На следующий год после каникул в порту Джефферсон, в 1943-м, Пацевичи и Либерманы вместе сняли летний дом – эта традиция сохранялась четыре года. После первого неудачного опыта в Гринвиче (штат Коннектикут), где пруд кишел пиявками и все мы по очереди пострадали от ядовитого плюща, следующие три лета мы провели в чудном доме в Стоуни-Брук на Лонг-Айленде, который стал нам родным. Это был милый колониальный дом со множеством пристроек, принадлежащий обедневшей католической семье, вокруг которого раскинулись просторные лужайки и корт для сквоша. Последние годы в доме жило множество детей, и комнаты, за исключением спальни, которую заняли Пацевичи, были разделены на небольший клетушки, что позволяло принимать бесчисленное количество гостей. Поскольку Нада была единственным взрослым человеком, который не работал, большую часть времени мы проводили с ней вдвоем, пока мама, Алекс и дядя Пат были в городе. Как повезло маме, что она нашла мне очередную подходящую “мать”! Гитта Серени к тому времени работала и лишь иногда навещала нас по выходным.
Следующие несколько лет, пока Алекс с Патом занимались своими мужскими делами – часами обсуждали Condé Nast, играли в сквош и шахматы, – мама с Надой были неразлучны и заявляли, что они не просто лучшие подруги, но “почти как сестры”. В самом деле, это были две высокие, щедрые, образованные, властные женщины, мужья которых удовлетворяли малейшие их капризы. Они всё делали одинаково: зачесывали волной свои белокурые волосы, пользовались одной и той же рубиновой помадой и таким же лаком для ногтей, одинаково одевались летом (шорты и мужские рубашки, завязанные на талии), носили на пляж украшения в варварском духе и даже смеялись похоже (чуть наклонившись и приложив правую руку к сердцу). Но хотя Татьяна по просьбе Алекса и подружилась с Надой и в течение нескольких лет казалась к ней искренне привязанной, всё же они очень отличались друг от друга. Мама – по природе своей домоседка – ненавидела путешествия и заявляла, что покинет Семидесятую улицу только вперед ногами. Нада же была путешественницей из разряда охотников до поверхностных знаний, удивительных фактов о разных странах – будь то Афганистан, Тибет или Северная Африка. Эти сведения были необходимой пищей для ее неглубокого, но жадного ума. Мама была сосредоточена на своей карьере и каждую поставленную перед собой задачу выполняла с необыкновенным тщанием; стол Нады был завален неоконченными эссе, рассказами и романами, скопившимися там за двадцать лет.

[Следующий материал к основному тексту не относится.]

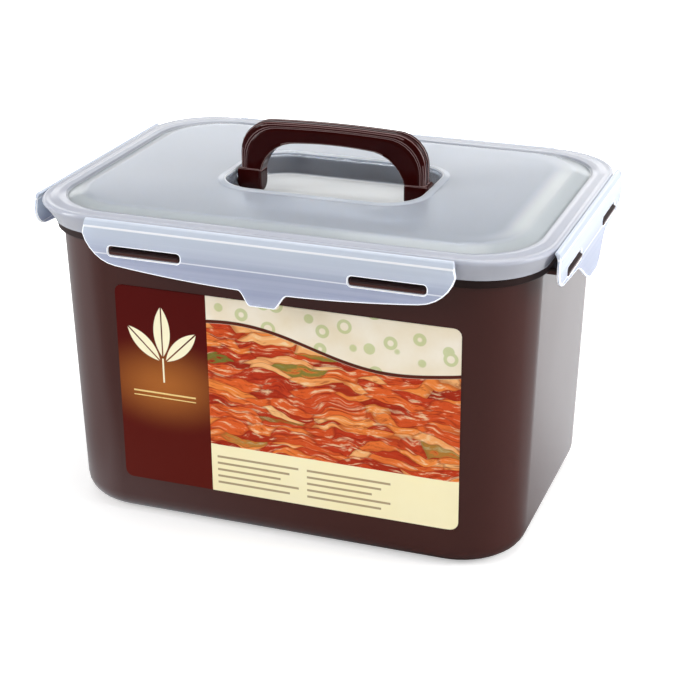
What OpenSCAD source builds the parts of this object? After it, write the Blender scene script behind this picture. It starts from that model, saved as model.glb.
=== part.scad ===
// Lidded food keeper: a drafted tub with a catch flange, a clip-down lid with a handle well,
// four hinged side latches and a folding bail handle.
// Origin at the middle of the base, +X along the long side, the labelled front faces -Y.

/* [Tub] */
// Length of the tub at its base
tub_l = 299; // [260:1:340]
// Width of the tub at its base
tub_w = 208; // [180:1:240]
// Height of the tub to its rim
tub_h = 200; // [160:1:240]
// Slope of every tub wall, in degrees
draft_deg = 1.46; // [0.8:0.02:2]
// Radius of the four upright corners
corner_r = 43; // [36:1:50]
// Thickness of the tub wall
wall = 2.3; // [1.8:0.1:3]
// Thickness of the tub floor
floor_t = 3; // [2:0.1:4]
// Radius between the walls and the base, outside
base_fillet = 13; // [9:0.5:16]
// Width of the flat ring that the tub stands on
foot_w = 12; // [6:1:20]
// Height of the hollow inside that ring
foot_h = 1.6; // [0.8:0.1:2.4]

/* [Flange and catch lugs] */
// Distance from the rim down to the top of the flange
flange_drop = 9; // [7:0.5:12]
// Height of the flange's outer face
flange_h = 4.8; // [3.5:0.1:7]
// How far the flange stands out from the wall
flange_out = 3.9; // [2.5:0.1:5]
// Distance from the end of a long latch in to the middle of each of its lugs
long_lug_inset = 41.4; // [34:0.2:50]
// Length of each lug on the long sides
long_lug_l = 45; // [36:0.5:50]
// Distance from the end of a short latch in to the middle of each of its lugs
short_lug_inset = 40.4; // [37:0.2:46]
// Length of each lug on the short sides
short_lug_l = 35.4; // [28:0.2:38]
// Thickness of a lug at its tip
lug_t = 3.3; // [2.8:0.1:3.8]

/* [Lid] */
// Height of the lid's edge band above the tub's rim
lid_rise = 5.4; // [4.8:0.1:7]
// Height of the middle panel above that edge band
panel_rise = 2; // [1:0.1:3]
// Thickness of the lid
lid_t = 2; // [1.6:0.1:2.6]
// Width of the sloping band between the panel and the step
slope_w = 10.5; // [7:0.5:14]
// How far the lid's edge stands out past the rim of the tub
lid_out = 9.8; // [8.4:0.1:12]
// How far the skirt's lower edge stands out past the rim of the tub
skirt_out = 3.8; // [3:0.1:5]
// Gap between the skirt's lower edge and the flange
skirt_gap = 0.5; // [0.3:0.1:1]
// Depth of the plug wall that reaches down inside the tub
plug_h = 7; // [4:0.5:12]
// Gap between the plug wall and the inside of the tub
plug_gap = 0.6; // [0.3:0.1:1]

/* [Handle well] */
// Gap between the handle's collars and the ends of the well
collar_gap = 0.7; // [0.7:0.1:1.5]
// Gap between the folded handle and the side of the well
well_gap = 1; // [0.6:0.1:3]
// How much larger the radius of the well's upright corners is than that of the handle's bends
well_r_extra = 4; // [3:0.1:5]
// Width of the raised bead round the well
bead_w = 5.5; // [3:0.5:8]
// Height of that bead above the panel
bead_h = 0.8; // [0.4:0.1:1.4]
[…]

Обе они поражали своей красотой. Мама напоминала богиню Юнону своими идеальными пропорциями и носила шестнадцатый размер одежды[143]; изящная, тоненькая Нада была похожа на богиню Диану с лиловыми глазами, острым носом с горбинкой и тонкими невыразительными губами. В ней было 175 сантиметров росту, и она носила десятый размер[144] – эта худоба на грани истощения стала предметом моих мечтаний (в чем обе они меня поддерживали).